Будет ли она другой, моя «Опера» 1972 года, или такой же, как первая? И в чем она будет другой? И почему? И какой надо, чтобы она была? Какой она должна быть? Эта напряженная работа по осознанию однажды созданного есть неотъемлемая часть работы режиссера. Это ее шипы и в то же время самая эффективная из сил, находящихся в нашем распоряжении.
А рядом с этим еще и самозабвение сердца, правда и ложь в одно и то же время. Это головокружительный путь, который проделывает интерпретация, колеблясь между интуицией и разумом, между биением сердца и неумолимыми требованиями логики и истории, это залегание вперед и возвращение обратно под неусыпным оком самоконтроля. Собственно, даже моя всегдашняя беготня между сценой и зрительным залом, изматывающая, непрекращающаяся,- это всего лишь внешнее выражение внутренней работы, которую никто не видит. Я как пес, который бежит, хватает поноску и приносит, и снова бежит, и снова хватает, и снова приносит, и снова бежит, и снова хватает, и снова приносит, и так без конца...

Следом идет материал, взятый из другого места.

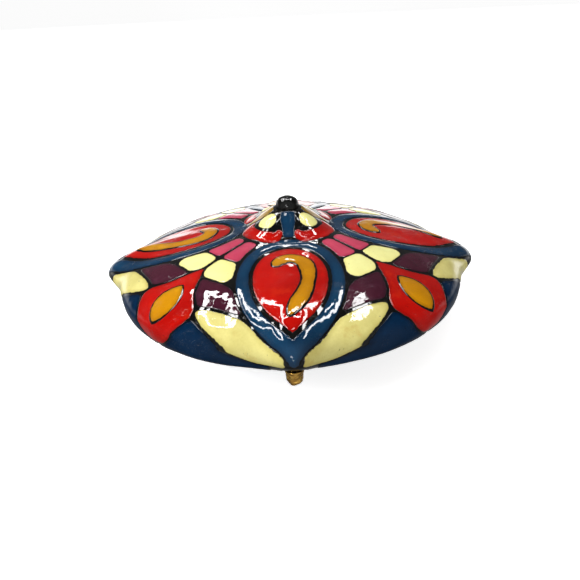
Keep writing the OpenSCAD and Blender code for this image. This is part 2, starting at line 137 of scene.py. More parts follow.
def lumps(p, size, seed):
    """Smooth hand-made unevenness, about -1 to 1, with waves about size mm long."""
    rng = np.random.default_rng(seed)
    total = np.zeros(len(p))
    for _ in range(9):
        way = rng.normal(size=3)
        way *= 2 * math.pi / (size * rng.uniform(0.7, 1.6) * np.linalg.norm(way))
        total += np.sin(p @ way + rng.uniform(0, 2 * math.pi))
    return total / 4.5


def over(plan, h):
    """Points in mm at height h over the finished surface at plan places."""
    a = np.degrees(np.arctan2(plan[:, 1], plan[:, 0]))
    u = np.hypot(plan[:, 0], plan[:, 1]) * TIP_R / edge_r(a)
    base = lid_point(u, a)
    return base + h[:, None] * lid_normal(u, a)


# ---------------------------------------------------------------------------
# Outlines in plan
# ---------------------------------------------------------------------------


def spin(plan, a):
    c, s = math.cos(math.radians(a)), math.sin(math.radians(a))
    return np.asarray(plan) @ np.array([[c, s], [-s, c]])


def flip(plan):
    return np.asarray(plan) * [1, -1]


def distance_along(line):
    return np.concatenate([[0], np.cumsum(np.linalg.norm(np.diff(line, axis=0), axis=1))])


def even_steps(outline, n):
    """n points spaced evenly along a closed outline."""
    line = np.asarray(outline, float)
    line = np.vstack([line, line[:1]])
    run = distance_along(line)
    at = np.linspace(0, run[-1], n + 1)[:-1]
    return np.stack([np.interp(at, run, line[:, i]) for i in (0, 1)], -1)


def soften(corners, reach, n):
    """A closed outline of n points whose corners are rounded over reach, a plan length."""
    corners = np.asarray(corners, float)
    out = []
    for before, at, after in zip(np.roll(corners, 1, 0), corners, np.roll(corners, -1, 0)):
        start, end = before - at, after - at
        start *= min(0.5, reach / np.linalg.norm(start))
        end *= min(0.5, reach / np.linalg.norm(end))
        for t in np.linspace(0, 1, 9):
            out.append(at + start * (1 - t) ** 2 + end * t ** 2)
    return even_steps(out, n)


def smooth_line(points, n):
    """n points, closest at the ends, along a Catmull-Rom curve through rows of numbers."""
    p = np.asarray(points, float)
    p = np.vstack([2 * p[0] - p[1], p, 2 * p[-1] - p[-2]])
    out = []
    for i in range(1, len(p) - 2):
        a, b, c, d = p[i - 1:i + 3]
        for t in np.linspace(0, 1, 24, endpoint=False):
            out.append(0.5 * (2 * b + (c - a) * t + (2 * a - 5 * b + 4 * c - d) * t * t
                              + (3 * b - 3 * c + d - a) * t ** 3))
    out.append(p[-2])
    out = np.array(out)
    run = distance_along(out[:, :2])
    at = run[-1] * (1 - np.cos(np.linspace(0, math.pi, n))) / 2
    return np.stack([np.interp(at, run, out[:, k]) for k in range(out.shape[1])], -1)


def teardrop(inner, widest, tip, half, n=200):
    """Closed outline of a teardrop along +X, as in the CAD source."""
    t = np.linspace(0, 1, n // 2 + 1)
    s = np.clip(2 * t - 1, 0, 1)
    x = np.where(t < 0.5, widest - (widest - inner) * np.cos(math.pi * t),
                 widest + (tip - widest) * s)
    y = np.where(t < 0.5, half * np.sin(math.pi * t), half * (1 - s ** 2.1))
    side = np.stack([x, y], -1)
    return np.vstack([side, flip(side[-2:0:-1])])


def eased(outline):
    """A closed outline with its corners worn off."""
    for _ in range(2):
        outline = (np.roll(outline, 2, 0) + np.roll(outline, 1, 0) + outline
                   + np.roll(outline, -1, 0) + np.roll(outline, -2, 0)) / 5
    return outline


def grown(outline, by):
    """A closed outline moved outward by a plan length."""
    along = np.roll(outline, -1, 0) - np.roll(outline, 1, 0)
    along /= np.maximum(np.linalg.norm(along, axis=1, keepdims=True), 1e-9)
    following = np.roll(outline, -1, 0)
    turning = (outline[:, 0] * following[:, 1] - outline[:, 1] * following[:, 0]).sum()
    return outline + np.stack([along[:, 1], -along[:, 0]], -1) * by * math.copysign(1, turning)


def line_gap(places, outline):
    """Distance in mm from plan places to a closed outline."""
    a = outline
    b = np.roll(outline, -1, 0)
    ab = b - a
    length2 = np.maximum((ab ** 2).sum(1), 1e-14)
    best = np.full(len(places), 1e9)
    for start in range(0, len(places), 4000):
        p = places[start:start + 4000, None, :]
        t = np.clip(((p - a) * ab).sum(-1) / length2, 0, 1)
        gap = np.linalg.norm(p - (a + t[..., None] * ab), axis=-1)
        best[start:start + 4000] = gap.min(1)
    return best * TIP_R


# ---------------------------------------------------------------------------
# Cells: pillow-topped plates over the surface
# ---------------------------------------------------------------------------


class Form:
    """How a cell stands: its foot, its top, the rounding of its edge and its crown, all in mm."""

    def __init__(self, foot, top, rounding, crown):
        self.foot, self.top, self.rounding, self.crown = foot, top, rounding, crown

    def height(self, d):
        edge = np.clip(1 - d / self.rounding, 0, 1)
        middle = np.clip(1 - d / max(d.max(), 1e-6), 0, 1)
        return (self.foot + (self.top - self.foot) * np.sqrt(1 - edge ** 2.2)
                + self.crown * (1 - middle ** 2))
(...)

Отправная точка для интерпретации «Трехгрошовой оперы»- это ее «гастрономическая» видимость при антигастрономической сути. Видимость развлечения, из которого рождается непрекращающееся чувство тревоги. Видимость бегства в мир необыкновенной приятности, который вдруг становится неприятным и, более того, агрессивным.

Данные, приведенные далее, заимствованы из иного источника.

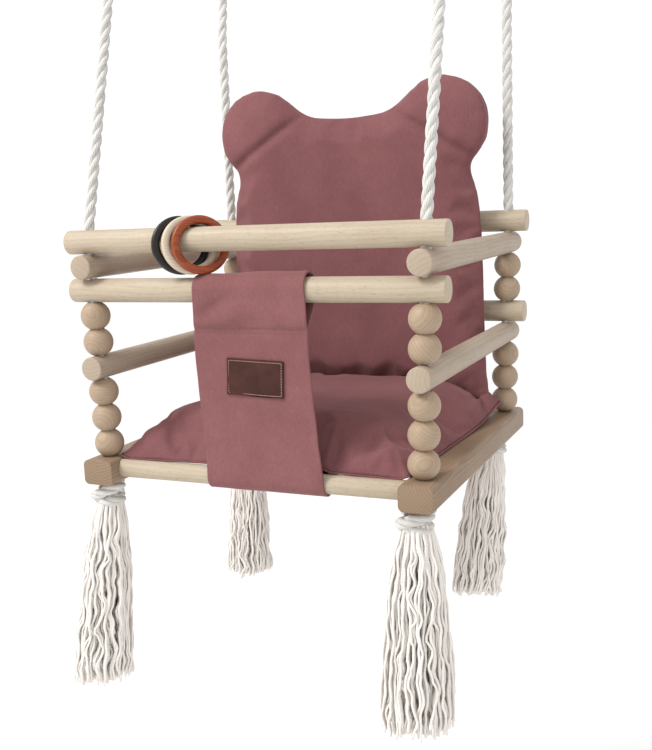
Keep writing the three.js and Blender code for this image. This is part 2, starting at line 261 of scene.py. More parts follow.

Показать ли в «Опере» мир люмпенов как фантастический, волшебный и совершенно безобидный, ничем не угрожающий мир, или показать его так, чтобы буржуазная публика похолодела от ужаса, миром зла, агрессии и насилия (в какой степени он проникнут духом анархии, насколько социально осмыслен его разрушительный порыв - этих проблем мы пока не касаемся),- оба эти пути ошибочны с самого начала. Один пытается исключить другой, а это против духа пьесы, против ясно выраженного ее желания быть в указанных границах «двусмысленной». В границах, повторяю, тех пяти способов описывать реальность, когда поделать с этой реальностью ничего нельзя. Двусмысленность, но двусмысленность намеренная.